今日の一曲: グスタフ・ホルスト 組曲「惑星」より「土星」



今回ヘッケルフォーン吹きやフルート吹きの皆さんといろいろおしゃべりさせてもらったので彼らが活躍する土星を。(私は残念ながら弾かない楽章ですが)
ちなみに土星はホルストのお気に入りの楽章ですしものすごくうまく書かれてるし美しいのでもっと有名になるべき。

ヘッケルフォーン(又はバスオーボエ)は初めのセクションでソロがあります。オーボエみたいなアヒル系の音で結構低くて太い音がそれ。ちょっと珍しい楽器ですので耳を澄ませてください。ここはコールアングレでもファゴットでも同じ音は出せない、ちょっと特別なソロです。

フルートが活躍するのはトロンボーンのコラール以後。惑星は4管編成、つまりフルートも4人います。なので2本ずつ別のパートを担当したり4人一緒に和音を合唱風に奏でたり、フルートだけでかなりできることの幅が広がります。こういうフルートの使い方はオケではちょっと珍しかったり。あとフルートとハープが似たような役割で絡むのも珍しいかも。
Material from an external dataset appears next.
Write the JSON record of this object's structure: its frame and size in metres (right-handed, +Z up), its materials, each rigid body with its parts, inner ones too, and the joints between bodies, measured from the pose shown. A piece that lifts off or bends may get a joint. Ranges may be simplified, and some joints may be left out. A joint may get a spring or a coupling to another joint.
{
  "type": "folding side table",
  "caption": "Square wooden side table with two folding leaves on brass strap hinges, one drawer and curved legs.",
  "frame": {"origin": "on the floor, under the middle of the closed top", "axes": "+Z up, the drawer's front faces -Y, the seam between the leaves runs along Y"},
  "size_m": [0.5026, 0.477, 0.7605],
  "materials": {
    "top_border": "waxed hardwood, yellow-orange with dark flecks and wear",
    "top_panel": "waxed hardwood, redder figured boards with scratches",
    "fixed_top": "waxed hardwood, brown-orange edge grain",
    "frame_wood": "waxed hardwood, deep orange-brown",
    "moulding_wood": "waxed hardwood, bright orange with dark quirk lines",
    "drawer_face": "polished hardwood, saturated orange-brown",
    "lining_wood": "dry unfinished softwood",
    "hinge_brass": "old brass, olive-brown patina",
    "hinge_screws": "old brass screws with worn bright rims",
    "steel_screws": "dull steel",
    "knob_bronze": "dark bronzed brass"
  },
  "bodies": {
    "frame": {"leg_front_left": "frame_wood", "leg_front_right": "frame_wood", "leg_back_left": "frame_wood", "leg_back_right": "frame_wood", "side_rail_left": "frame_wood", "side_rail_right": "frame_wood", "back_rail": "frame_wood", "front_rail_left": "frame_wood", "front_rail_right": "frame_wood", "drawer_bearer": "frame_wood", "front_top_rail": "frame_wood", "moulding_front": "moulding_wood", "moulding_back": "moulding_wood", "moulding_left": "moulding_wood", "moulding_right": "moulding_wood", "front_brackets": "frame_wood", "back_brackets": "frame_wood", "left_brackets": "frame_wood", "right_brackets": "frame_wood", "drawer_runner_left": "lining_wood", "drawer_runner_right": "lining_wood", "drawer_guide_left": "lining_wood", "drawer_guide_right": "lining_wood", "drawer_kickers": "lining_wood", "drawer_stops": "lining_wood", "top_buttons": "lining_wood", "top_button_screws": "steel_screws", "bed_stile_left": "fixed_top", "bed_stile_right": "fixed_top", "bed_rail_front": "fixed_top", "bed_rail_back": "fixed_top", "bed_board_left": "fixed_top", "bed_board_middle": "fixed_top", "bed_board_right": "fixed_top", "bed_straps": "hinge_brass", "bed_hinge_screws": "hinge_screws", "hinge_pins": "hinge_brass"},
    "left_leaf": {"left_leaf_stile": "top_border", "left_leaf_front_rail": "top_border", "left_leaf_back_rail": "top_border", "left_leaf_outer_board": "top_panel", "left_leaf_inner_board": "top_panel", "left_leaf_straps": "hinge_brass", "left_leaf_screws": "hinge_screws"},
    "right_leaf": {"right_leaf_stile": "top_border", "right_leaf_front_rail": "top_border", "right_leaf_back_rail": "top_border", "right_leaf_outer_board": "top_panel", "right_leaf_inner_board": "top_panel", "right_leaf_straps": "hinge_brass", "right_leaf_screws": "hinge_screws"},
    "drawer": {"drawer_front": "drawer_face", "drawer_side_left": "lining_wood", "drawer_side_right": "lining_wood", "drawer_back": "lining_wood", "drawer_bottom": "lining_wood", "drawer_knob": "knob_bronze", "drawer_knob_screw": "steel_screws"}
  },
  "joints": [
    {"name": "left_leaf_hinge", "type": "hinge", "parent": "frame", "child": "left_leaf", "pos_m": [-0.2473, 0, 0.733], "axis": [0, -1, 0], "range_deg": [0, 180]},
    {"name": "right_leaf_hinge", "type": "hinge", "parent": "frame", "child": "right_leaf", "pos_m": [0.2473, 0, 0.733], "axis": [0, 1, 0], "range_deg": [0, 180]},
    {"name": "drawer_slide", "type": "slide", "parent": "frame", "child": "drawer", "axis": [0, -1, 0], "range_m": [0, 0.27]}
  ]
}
その4人体制のフルートを支えてるのがアルトフルート。ハーモニーの一番下を静かに支えてます。残念ながらその音自体を聞くのは難しいかもしれないですがそれがあるからこそのフルートの和音の美しさ。(アルトフルートの音が聞きたいならラヴェルの「ダフニスとクロエ」やストラヴィンスキーの「春の祭典」あたりがいいかも)

「土星」は他にもトロンボーンのコラールに惚れたり、2人のハープが奏でる難しくも一音一音が限りなく美しいパートだったり、実はチェロの最初のエントリーの高音が難しかったり、色々聞き所があります。曲が長いのと(特に最初のぱっと聴きあんまり面白くない部分が長く感じる)、あと曲の魅力を感じるには弱音やディテールにものすごく耳を澄ませなくちゃいけないようなところがあったり。
でもじわじわと染みいるように好きになったら虜になること間違い無しです。作曲家自身が好きなのにはそれだけの理由があるのですよ。

さっき書いたような理由もあり30秒とかの試聴にもとことん向いてない曲なのですが(汗)今回はカラヤン指揮のベルリンフィル演奏の録音をリンクしてみました。ベルリンフィルの金管に期待して。でも基本イギリスのオケがオススメです。